Re: Applied Foucault

Mark Rifkin wrote:
>
> On the issue that Clara raises that in Foucault "power" and
> "resistance" are not diametrically distinguished, but in fact
> intimately implicated in and coextensive with each other, I would like
> to suggest that this is not a cause for alarm or a feeling of
> impotence. In fact, I would offer that Foucault's thought on this
> point is rather empowering. The downside is that there is, in
> Foucault's terms, no "great point of refusal" (History of Sexuality:
> Volume I) in which one may oust oppressive and restrictive regimes of
> power. However, while one loses a vision of "pure" resistance
> or revolution, one comes to think of "resistance" as a series of
> negotiations, mediations, and compromises that lie within one's reach.
> One can use the tools at hand and the system with which one is
> confronted to attempt to construct a system that is in some degree
> more equitable than what currently exists.
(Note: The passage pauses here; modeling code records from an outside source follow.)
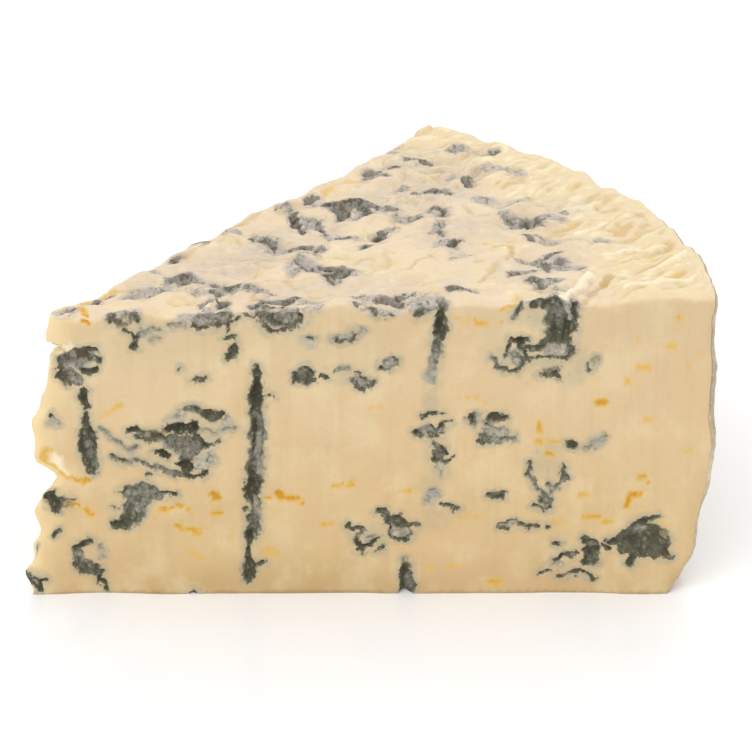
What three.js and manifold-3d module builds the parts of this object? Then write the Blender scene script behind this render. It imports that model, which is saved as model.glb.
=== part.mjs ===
// A wedge of blue cheese, cut from one half of a wheel that was split flat through its middle.
// Millimetres, +Z up. The top is the torn middle of the wheel, the bottom is its flat rind and
// the curved side is its rind. The front cut faces -Y, the tip points to -X.
// The origin ends up under the middle of the wedge, on the surface it stands on.

import * as THREE from 'three';
import { mergeVertices } from 'three/addons/utils/BufferGeometryUtils.js';
import Module from 'manifold-3d';

// Driving dimensions of the wedge
const WHEEL_RADIUS = 100.4;
const WEDGE_ANGLE = THREE.MathUtils.degToRad(54);
const RIND_HEIGHT = 50;
const TIP_HEIGHT = 46.5;

// The blunt, crumbled tip: how far it stands out past the middle of the wheel, and how wide it is
const TIP_REACH_TOP = 1.3;
const TIP_REACH_BOTTOM = 5.5;
const TIP_WIDTH_TOP = 3.2;
const TIP_WIDTH_BOTTOM = 5;
const TIP_SLANT = 0.35;
const TIP_LIP = { height: 27, reach: 1.6, spread: 5 };
const TIP_BITE = { height: 20, reach: -2.4, spread: 2.6 };

// The rind side: flatter than a true circle, drawn in towards its lower edge, which is rounded
const RIND_FLATTENING = 1.3;
const RIND_TUCK = { reach: 2.2, from: 22, to: 9 };
const LOWER_EDGE = { height: 5, reach: 3 };
const CHIPPED_CORNER = { reach: 1.6, from: 8.4, to: 2.4, width: 9 };

// Relief of each surface: how far it stands in and out, and over what distance
const CUT_RELIEF = { rise: 0.3, size: 19 };
const TOP_RELIEF = { rise: 0.55, size: 11 };
const TOP_CRAGS = { rise: 0.3, size: 5.5 };
const RIND_RELIEF = { rise: 0.45, size: 15 };
const TIP_RELIEF = { rise: 0.9, size: 7 };
const RELIEF_DEPTH = 5;

// How finely the surfaces are divided
const LENGTH_STEPS = 34;
const HEIGHT_STEPS = 13;
const HEIGHT_CROWDING = 1.25;
const RIND_STEPS = 28;

// Pockets and ridges are swept rods with this many sides, roughened by this share of their width.
// A pocket stands off from its face so that it opens through the relief.
const POCKET_SIDES = 7;
const POCKET_ROUGHNESS = 0.2;
const POCKET_STANDOFF = 1.7;
const POCKET_END = 0.75;

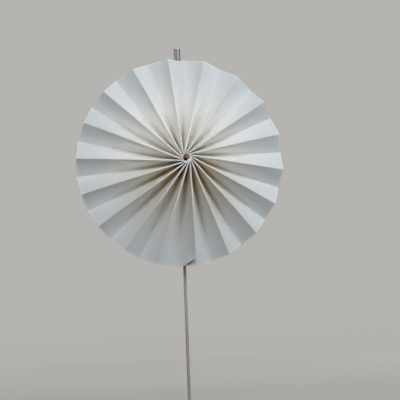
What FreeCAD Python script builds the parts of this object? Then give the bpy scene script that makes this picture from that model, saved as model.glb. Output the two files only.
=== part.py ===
"""Paper rosette topper on a bamboo skewer, as a parametric FreeCAD document (millimetres).

Frame: the skewer's axis is Z and the centre of its lower end is the origin, so the whole topper stands above it.
The rosette lies behind its front, which looks along -Y. X runs to the right seen from the front.

Strips of card, each folded to and fro across its width, are glued end to end into a closed ring. The ring is
pushed flat, so that its inner edges gather round a small hole, the hub, and its outer edges open out to the
zigzag rim. The front folds are ridges and the back folds are valleys. A drinking straw is glued across the back
of the hub, and the skewer sits in the straw's lower part.
"""
import FreeCAD, Part
import math
import os
from FreeCAD import Placement, Rotation, Vector
import Sketcher

doc = FreeCAD.newDocument("paper_topper")

# ---------------------------------------------------------------- driving dimensions

DIMENSIONS = [
    ("rim_radius", 102.5, "outer edge of the pressed-flat ring"),
    ("rim_depth", 14.2, "depth of the zigzag at the rim"),
    ("hub_radius", 4.5, "ring on which the inner ends of the folds lie"),
    ("hub_swirl", 40.0, "degrees by which each fold's inner end runs on past its outer end"),
    ("hub_shift_right", 5.4, "hub from the middle of the rim, along X"),
    ("hub_shift_up", 3.9, "hub from the middle of the rim, along Z"),
    ("hub_past_skewer", 2.9, "hub from the skewer's axis, along X"),
    ("strip_count", 3, "strips of card in the ring"),
    ("pleats_per_strip", 6, "pleats of a strip that show, two facets each"),
    ("card_thickness", 0.2, "card of the strips"),
    ("crease_width", 0.5, "blunt outside of a sharp fold"),
    ("first_ridge_angle", 275.3, "degrees from X to the first ridge, in an even ring"),
    ("uneven_angle", 1.4, "degrees by which hand folding shifts the pleats away from even"),
    ("uneven_towards", 10.0, "degrees from X to the side where they shift the most"),
    ("joint_spread", 1.4, "degrees by which the closing joint pushes the folds on both sides away"),
    ("joint_fade", 58.0, "degrees round the ring over which that push fades"),
    ("length_steps", 6, "straight lengths that follow each fold from hub to rim"),
    ("edge_setback", 0.9, "free end of a strip from the ridge that it is glued up to"),
    ("straw_radius", 3.4, "outside of the straw"),
    ("straw_wall", 0.2, "wall of the straw"),
    ("straw_length", 205.0, "whole straw"),
    ("straw_above_rim", 12.5, "straw that stands clear above the rim"),
    ("glue_bed", 0.5, "glue between the back of the hub and the straw"),
    ("glue_radius", 13.0, "dab of glue on the back of the hub"),
    ("glue_height", 5.6, "thickness of the dab in its middle"),
    ("glue_edge", 1.4, "thickness of the dab at its edge"),
    ("skewer_radius", 1.5, "bamboo stick"),
    ("skewer_length", 300.0, "whole stick with its point"),
    ("skewer_point", 12.0, "length of the sharpened point"),
    ("skewer_tip", 0.3, "radius left at the tip of the point"),
    ("free_stick", 152.5, "stick below the rim"),
    ("plug_length", 9.0, "glue that fills the gap between stick and straw"),
    ("plug_inset", 1.0, "glue from the straw's lower end"),
]

sheet = doc.addObject("Spreadsheet::Sheet", "Dimensions")
for row, (alias, value, meaning) in enumerate(DIMENSIONS, start=1):
    sheet.set(f"A{row}", alias)
    sheet.set(f"B{row}", str(value))
    sheet.setAlias(f"B{row}", alias)
    sheet.set(f"C{row}", meaning)
doc.recompute()


def size(alias):
    """The sheet's value of a driving dimension, as a plain number."""
    return float(sheet.get(alias))


STRAW_BOTTOM = (
    "(Dimensions.free_stick + 2 * Dimensions.rim_radius + Dimensions.straw_above_rim - Dimensions.straw_length)"
)
STRAW_BORE = "(Dimensions.straw_radius - Dimensions.straw_wall)"

# ---------------------------------------------------------------- the fold lines

# The ring has a frame of its own, with its origin in the middle of the rim, halfway through the pleats.

card = size("card_thickness")
rim_radius = size("rim_radius")
hub_radius = size("hub_radius")
length_steps = int(size("length_steps"))
facets_per_strip = 2 * int(size("pleats_per_strip"))
fold_step = 360.0 / (int(size("strip_count")) * facets_per_strip)


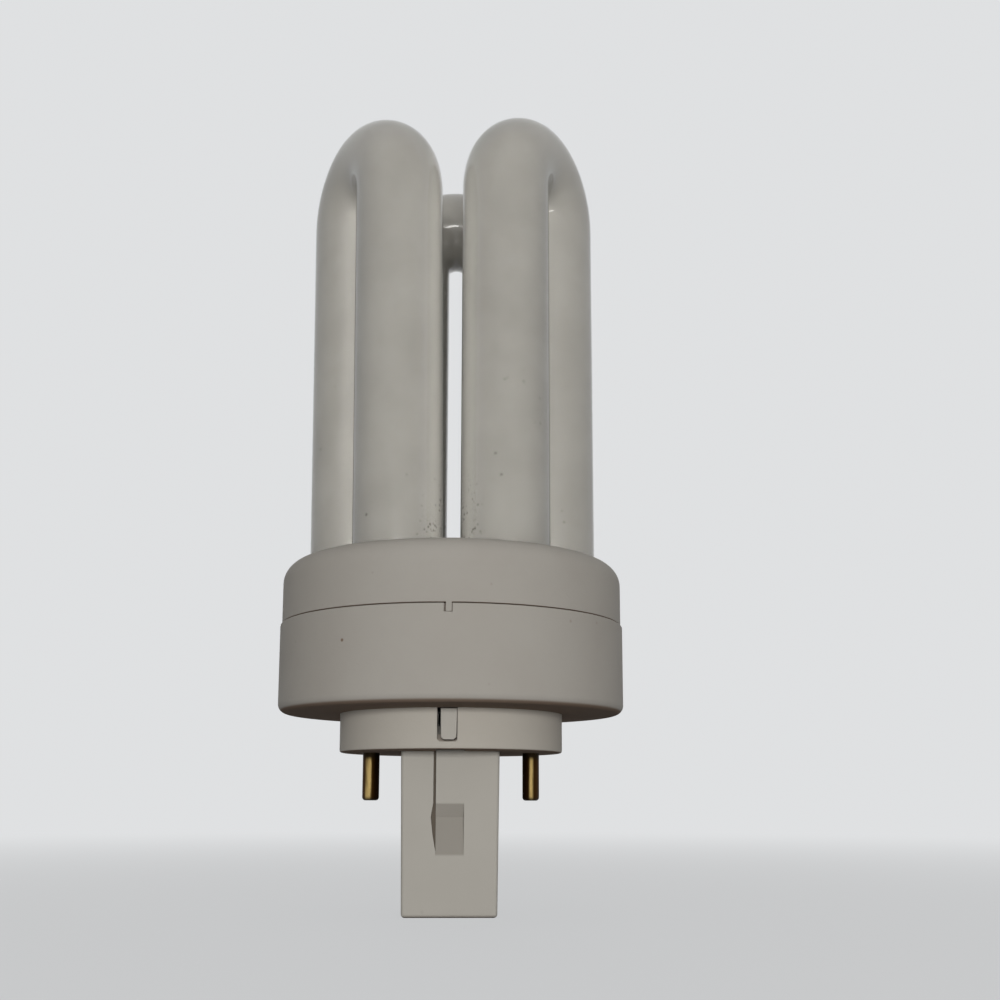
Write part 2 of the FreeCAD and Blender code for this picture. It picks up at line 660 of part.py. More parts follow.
def bent_wire(name, label, points):
    """A round wire along straight runs joined by tangent arcs."""
    bend = number("lead_bend_radius")
    edges = []
    start = points[0]
    for before, corner, after in zip(points, points[1:], points[2:]):
        to_corner = (corner - before).normalize()
        from_corner = (after - corner).normalize()
        turn = to_corner.getAngle(from_corner)
        setback = bend * math.tan(turn / 2)
        arc_start = corner - to_corner * setback
        arc_end = corner + from_corner * setback
        inward = (from_corner - to_corner).normalize()
        centre_distance = (bend ** 2 + setback ** 2) ** 0.5
        middle = corner + inward * (centre_distance - bend)
        edges.append(Part.LineSegment(start, arc_start).toShape())
        edges.append(Part.Arc(arc_start, middle, arc_end).toShape())
        start = arc_end
    edges.append(Part.LineSegment(start, points[-1]).toShape())
    path = Part.Wire(edges)
    direction = (points[1] - points[0]).normalize()
    ring = Part.Wire([Part.makeCircle(number("lead_diameter / 2"), points[0], direction)])
    wire = doc.addObject("Part::Feature", name)
    wire.Shape = path.makePipeShell([ring], True, True)
    wire.Label = label
    section = math.pi * number("lead_diameter") ** 2 / 4
    print(label, "volume ratio", round(wire.Shape.Volume / (section * path.Length), 4))
    return wire


def make_leads(side_name):
    """The two wires of one electrode: the outer to its pin, the inner to the starter."""
    side = SIDES[side_name]
    leg_x, leg_y = (number(value) for value in ELECTRODE_LEGS[side_name])
    spread = side * number("lead_spread") / 2
    top = number(f"{LEG_FOOT} - pinch_length - joint_gap")
    level = number(f"{BASE_FLOOR_TOP} + lead_rise")
    pin_x = side * number("pin_spacing") / 2
    pin_foot = number(f"{PIN_NECK_TOP} - pin_bore_depth + joint_gap")
    starter_x = side * number("starter_lead_spacing") / 2
    starter_foot = number(f"{STARTER_LEAD_TOP} + joint_gap")
    vector = FreeCAD.Vector
    to_pin = bent_wire(f"LeadPin_{side_name}", f"lead_pin_{side_name}", [
        vector(leg_x + spread, leg_y, top),
        vector(leg_x + spread, leg_y, level),
        vector(pin_x, 0, level),
        vector(pin_x, 0, pin_foot),
    ])
    to_starter = bent_wire(f"LeadStarter_{side_name}", f"lead_starter_{side_name}", [
        vector(leg_x - spread, leg_y, top),
        vector(leg_x - spread, leg_y, level),
        vector(starter_x, 0, level),
        vector(starter_x, 0, starter_foot),
    ])
    return [to_pin, to_starter]


nodes = [make_discharge_tube(), make_tube_holder(), make_base_housing(), make_starter_post()]
nodes += [make_contact_pin(side_name) for side_name in SIDES]
nodes += [make_glow_starter(), make_capacitor()]
for side_name in SIDES:
    nodes += make_leads(side_name)
doc.recompute()

for item in doc.Objects:
    if "Invalid" in item.State or "Error" in item.State:
        raise RuntimeError(f"{item.Name} failed: {item.State}")
for node in nodes:
    shape = node.Shape
    if shape.isNull() or not shape.isValid() or len(shape.Solids) != 1:
        raise RuntimeError(f"{node.Label} is not one valid solid")
for node in nodes:
    node.Shape.exportStep(f"parts/{node.Label}.step")
    print(node.Label, "volume", round(node.Shape.Volume, 1))
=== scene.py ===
import math

import bpy
from mathutils import Matrix, Vector


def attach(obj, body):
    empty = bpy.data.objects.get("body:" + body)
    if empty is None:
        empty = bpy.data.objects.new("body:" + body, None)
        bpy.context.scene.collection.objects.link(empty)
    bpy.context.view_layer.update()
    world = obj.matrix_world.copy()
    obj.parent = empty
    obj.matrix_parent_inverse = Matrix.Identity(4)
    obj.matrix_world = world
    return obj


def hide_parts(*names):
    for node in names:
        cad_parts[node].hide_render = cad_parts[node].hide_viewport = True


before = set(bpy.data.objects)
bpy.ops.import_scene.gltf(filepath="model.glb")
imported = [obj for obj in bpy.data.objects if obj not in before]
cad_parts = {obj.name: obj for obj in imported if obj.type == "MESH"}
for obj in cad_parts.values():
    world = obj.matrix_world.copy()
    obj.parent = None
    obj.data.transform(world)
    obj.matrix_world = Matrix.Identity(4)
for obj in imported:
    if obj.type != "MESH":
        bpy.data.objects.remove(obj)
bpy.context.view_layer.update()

# The bulb's own frame: the boss seats on z = 0, the tubes stand up from it and the broad faces of the
# post look along -Y (the front) and +Y.
MM = 0.001

# The glass, in metres. Each U stands on its own side of the axis, at an angle in degrees, and the left
# one leans. Its feet are rounded by a share of their radius.
TUBE_RADIUS = 6.21 * MM
GLASS_WALL = 0.8 * MM
LEG_SPACING = 14.73 * MM
U_OFFSET = 12.8045 * MM
U_ANGLES = {"back": 90, "left": 210, "right": 330}
RISES = {"back": 0, "left": 0, "right": 0.86 * MM}
LEANS = {"back": 0, "left": math.radians(0.6), "right": 0}
TUBE_TOP = 92.95 * MM
LEG_FOOT = 15.08 * MM
FOOT_ROUNDING = 0.32
BRIDGE_HEIGHT = 32.0 * MM
BRIDGE_RADIUS = 3.0 * MM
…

While the meaning of
> "equitable" is always up for grabs, the very need for constantly
> questioning and discussing such ideals, Foucault's work suggests,
> leads to a kind of "resistance" that never ultimately gets one to
> utopia but one that does open up the idea/practice of multiple
> options, strategies, visions within "resistance." Also, one should
> remember, that will Foucault rejects the possibility of a truly
> radical revolution that utterly uproots the politico-epistemological
> forms that preceded it, he does not disallow that a given situation,
> change, alteration, questioning can lead to better conditions for a
> given group. However, this change just will not be totally
> unimplicated in the system(s) of power it seeks to alter.

Not too long ago there was a thread on this list about Foucault's
status as a modern rather than a post-modern figure. One contributor
brought up Foucault's essay on Kant's "What is Enlightenment?" as
evidence for this. In light of this previous discussion, I would like
to suggest that Foucault's politics is heavily informed by Kant's essay
as well as his view of revolution. While Foucault clearly did not
adhere to the exhortation "Argue as you will, but obey!" he did see
progress as a perpetual project (without ultimate outcome) (forgive me
if I get his historical ontology wrong here) and the ceaseless use of
_one's own reason_.

I am enclosing a message I sent to the Nietzsche list regarding this.
It is a little incoherent, a mere painting of ideas, which is due in
part to the fact that I was in the same physiological condition when I
wrote it as I was on election night.

Nicholas

begin quoted message:

What I had in my with my post about dialectics and
Enlightenment liberalism was something more like this: it has been
argued recently on the Foucault list that Michel was something of a
modernist; that is, as a philosopher he remains solidly in the modernist
tradition from Kant. The argument was based in part on Foucault's use
of Kant's "What is Enlightenment?"

Between beers this evening, I have thought a bit more about this and
have come to see a little more on this matter. The correlations
between Foucault and Kant can be extended a bit.

Take, for instance, Foucault's political nihilism and Kant's
view of revolution. Both work *within* the state/status quo to effect
reform. (One of the semingly anti-or-non-Marxist thoughts in Foucault.)

Take, for instance, Foucualt's idea that the correct way to deal
with power is constantly to confront and resist it: it is very similar
to the idea that enlightenment is the incessant use of reason.

Now consider that Nietsche was profoundly conservative in the sense
that he believed that there were no public issues, or at least (if
your ontology requires that some issues are public, whatever that means)
that no public issues are important.

Now consider that Foucault felt that institutions are properly
changed by a change not in policy (as his anarchist tendencies held him
to the view that reform of the state was nothing more than another
manipulation in the form of politico-organizational reconfiguration).